Robust Satisficing MDPs | Hong Kong Institute for Data Science

Robust Satisficing MDPs

Abstract

Despite being a fundamental building block for reinforcement learning, Markov decision processes (MDPs) often suffer from ambiguity in model parameters. Robust MDPs are proposed to overcome this challenge by optimizing the worst-case performance under ambiguity. While robust MDPs can provide reliable policies with limited data, their worst-case performances are often overly conservative, and so they do not offer practical insights into the actual performance of these reliable policies. This paper proposes robust satisficing MDPs (RSMDPs), where the expected returns of feasible policies are softly-constrained to achieve a user-specified target under ambiguity.

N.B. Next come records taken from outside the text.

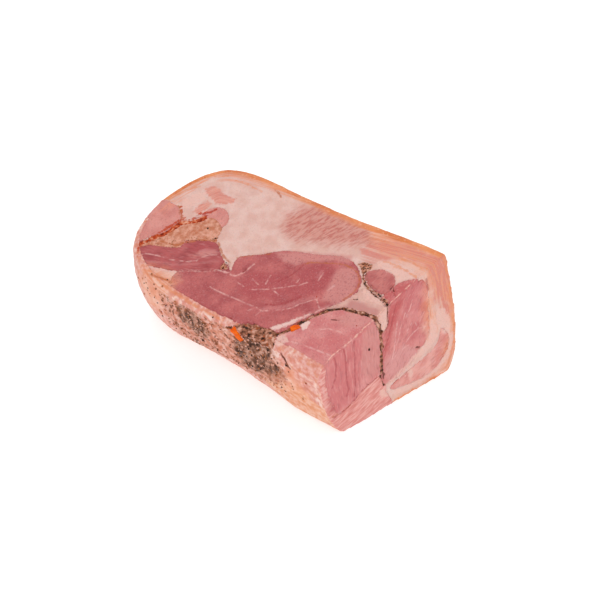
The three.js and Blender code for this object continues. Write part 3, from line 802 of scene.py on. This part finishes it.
# %% [markdown]
# ## Marks on every finish
#
# Any piece may show any mark, because seams and veins cross from one to the next. So one function lays
# the marks over each finish, from the widest and softest to the narrowest and darkest.

# %% Marks over a finish
def crumb_colour():
    """Cracked pepper, herbs and ground meat, nearly black to pinkish tan."""
    return tones(noise(1.1, detail=3), (0.34, 52, 30, 20), (0.43, 124, 74, 48), (0.52, 186, 122, 92),
                 (0.64, 216, 160, 138))


def seam_beads():
    """Rubbed spice in a seam: black, brown and rusty beads with tan between."""
    return tones(noise(2.3, detail=4), (0.4, 32, 18, 12), (0.5, 84, 44, 26), (0.6, 134, 74, 44),
                 (0.7, 186, 112, 76))


def amber_bits():
    """Mask of small orange bits in the filling."""
    return step(noise(1.9), 0.58, 0.66)


DEEP = (176, 84, 88)
PALE = (208, 144, 138)


def with_marks(colour, deep=DEEP, pale=PALE):
    """A colour with all drawn marks over it: kind, colour, edge, wander, noise size, strength, where."""
    scales = step(grain((0.36, 0.93, 0.34), 1.3, 3.5), 0.4, 0.62)
    layers = wall_layers(1.3)
    tan = tones(layers, (0.36, 220, 138, 100), (0.5, 232, 164, 134), (0.66, 240, 196, 174))
    salmon = tones(layers, (0.4, 210, 128, 112), (0.62, 226, 160, 142))
    uneven = step(noise(3), 0.34, 0.58)
    for kind, over, edge, wander, size, strength, *where in (
        ("mottle", (206, 140, 126), 5, 2, 8, 0.75),
        ("mottle", (186, 102, 92), 5, 2, 8, 0.75, scales),
        ("tan", tan, 5, 2.5, 5, 0.85),
        ("smoky", (226, 150, 122), 3, 2, 5, 0.7, step(layers, 0.48, 0.6)),
        ("pale", pale, 1.6, 1, 5, 0.75),
        ("deep", deep, 2.2, 1.5, 5, 0.7),
        ("salmon", salmon, 0.8, 1.2, 2, 0.85),
        ("streaky", (208, 114, 100), 2.5, 2, 5, 0.75, step(layers, 0.4, 0.56)),
        ("fat", (230, 190, 178), 0.8, 1.3, 2, 0.85),
        ("white", (240, 214, 204), 0.5, 1.1, 2, 0.8),
        ("sheen", (206, 140, 138), 0.8, 0.6, 2, 0.35),
        ("amber", (222, 140, 96), 0.6, 0.9, 2, 0.65),
        ("stain", (188, 68, 22), 0.5, 1.5, 2, 0.9),
        ("rust", (186, 106, 66), 0.4, 0.6, 2, 0.8),
        ("redline", (164, 66, 70), 0.6, 0.3, 2, 0.75),
        ("vein", (228, 180, 174), 0.4, 0.25, 2, 0.75, uneven),
        ("paste", crumb_colour(), 0.35, 0.7, 2, 1),
        ("seam", seam_beads(), 0.35, 0.9, 2, 0.95),
        # Painted shade: dark brown inside the slits and pits, which are carved only a little.
        ("dark", (96, 48, 34), 0.2, 0.4, 2, 0.9),
        # Painted highlight: a pale line along the edge where the two cuts meet.
        ("crease", (242, 196, 178), 0.2, 0.3, 2, 0.8, uneven),
    ):
        mask = mark_mask(kind, edge, wander, size)
        for limit in where:
            mask = part(mask, limit)
        colour = blend(colour, over, mask, strength)
    return colour


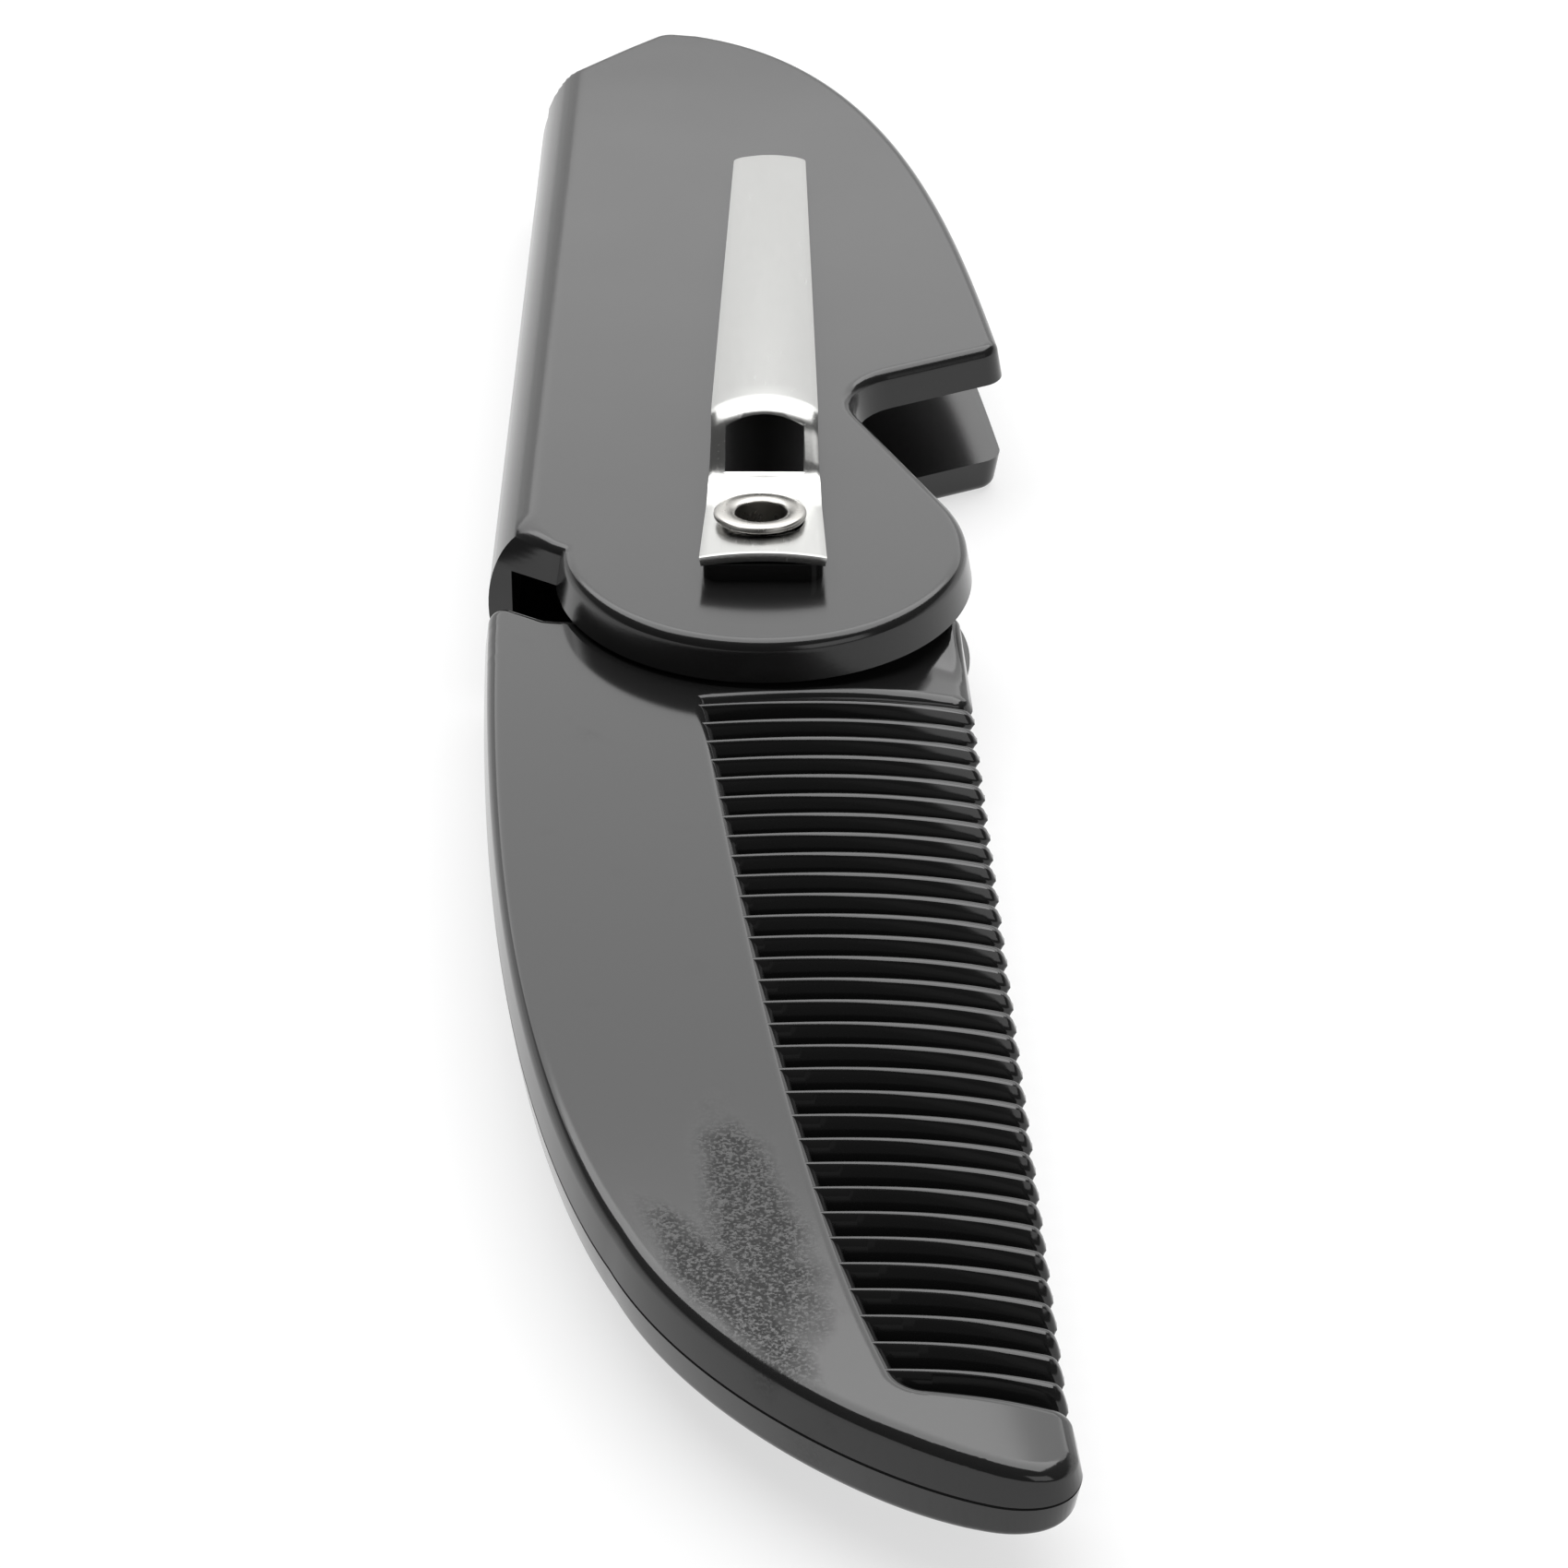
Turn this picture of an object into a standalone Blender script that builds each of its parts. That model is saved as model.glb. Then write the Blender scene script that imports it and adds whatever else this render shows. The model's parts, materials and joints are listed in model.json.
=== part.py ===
"""Folding pocket comb, lying open.

A black moulded handle of two leaves and a spine holds a black comb that swings in its slot
on a hollow rivet. A bent steel pocket clip is fastened by the same rivet.

Metres, +Z up. The comb's tip points to -Y, its teeth to +X and its faces up and down.
The origin is on the surface that the comb lies on, under the middle of its outline.
Outlines are drawn in millimetres about the pivot, seen from above, with Z = 0 on the
surface below. The function place() turns them into metres in the part's frame.
"""
import math

import bmesh
import bpy
from mathutils import Matrix, Vector
from mathutils.geometry import interpolate_bezier

MM = 0.001
PIVOT = Vector((0.604, 1.06))

# Handle, in millimetres: two leaves with the comb's slot between them
LEAF = 2.0
COMB_THICKNESS = 4.0
RUNNING_GAP = 0.3
SLOT = COMB_THICKNESS + 2 * RUNNING_GAP
HANDLE_THICKNESS = 2 * LEAF + SLOT
MIDDLE = HANDLE_THICKNESS / 2
ROUND_END_RADIUS = 10.0
SPINE_X = -13.85
SPINE_ROUNDING = 2.6
SPINE_STEPS = 5
WEB_THICKNESS = 1.25
WEB_FAR_END = 56.3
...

We derive a tractable reformulation for RSMDPs and develop a first-order method for solving large instances. Experimental results demonstrate that RSMDPs can prescribe policies to achieve their targets, which are much higher than the optimal worst-case returns computed by robust MDPs. Moreover, the average and percentile performances of our model are competitive among other models. We also demonstrate the scalability of the proposed algorithm compared with a state-of-the-art commercial solver.

Speaker: Mr Haolin RUAN
Date: 26 February 2024 (Mon)
Time: 3:00pm - 04:00pm
Poster: Click Here

Latest Seminars

Biography

Mr. Haolin Ruan is a fourth-year Ph.D. student from the School of Data Science at the City University of Hong Kong, supervised by Dr. Chin Pang Ho. He received his bachelor’s degree in computer science and technology from Jinan University in 2016, and his master’s degree in statistics from Jinan University in 2020. His research interests include robust optimization, reinforcement learning, and optimization algorithms.